Unlike most common anti-depressants, which Grob says can create such high levels of serotonin that cells may actually compensate by losing many of their serotonin receptors, the Hoasca Project showed that ayahuasca strongly enhances the body’s ability to absorb the serotonin that’s naturally there. “Ayahuasca is perhaps a far more sophisticated and effective way to treat depression than SSRIs [antidepressant drugs],” Grob concludes, adding that the use of SSRIs is “a rather crude way” of doing it. Ayahuasca, he insists, has great potential as a long-term solution.
So Is My Depression Still Gone?
I still regularly receive emails from people who have read my article on ayahuasca and are interested in trying it themselves. Most of these messages come from folks who have exhausted all the so-called solutions of Western medicine (anti-depressants, anti-anxiety meds, pain-killers, etc.) and are ready for something that really works. They usually ask me the same thing: Is my depression still cured?
Yes. It’s been over four years since I had that ceremony in Peru, and the depression has never returned. It actually takes an effort now for me to remember what that dark, depressive state felt like. It's as if it all happened to someone else. The slate was "wiped clean," and life has been unbelievably wonderful since that old cloud was taken away. Miraculous? As someone who suffered from severe depression her whole life, I would say, yes. Absolutely miraculous.
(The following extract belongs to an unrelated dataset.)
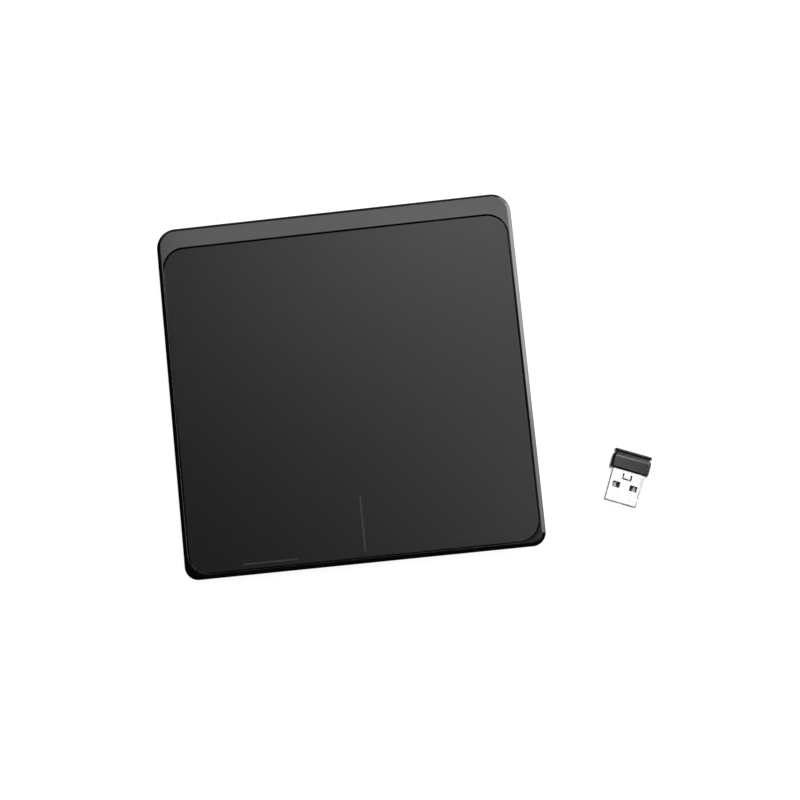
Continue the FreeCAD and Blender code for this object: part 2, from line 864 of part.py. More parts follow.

If You’d Like to Try It for Yourself…..
Hamilton Souther of Blue Morpho Tours operates a very professional shamanic healing center about one hour from the town of Iquitos (having moved from the more distant location described in my article), and he works in tandem with his maestro, Don Alberto, an indigenous ayahuasca shaman, and several apprentices. As I mentioned in my article, the skill and experience of the shaman in charge is critical to a person’s ultimate success during an ayahuasca ceremony. I have gone to Peru five times to participate in a total of 35 ayahuasca ceremonies with Hamilton and Blue Morpho, and I can vouch, without reservation, for the integrity and impeccability of his organization.
When choosing an organization, please be aware that not every shaman is alike. Unfortunately, some are in the business of ripping off tourists. Some have little experience and aren’t equipped to help during a difficult ceremony. Some are solely interested in the dark arts. (Shamanic healing should always be about light, love.) Some are motivated by anything but a desire to help improve the lives of their clients. Buyer beware. You really do get what you pay for.
I wish you all the best on your journey!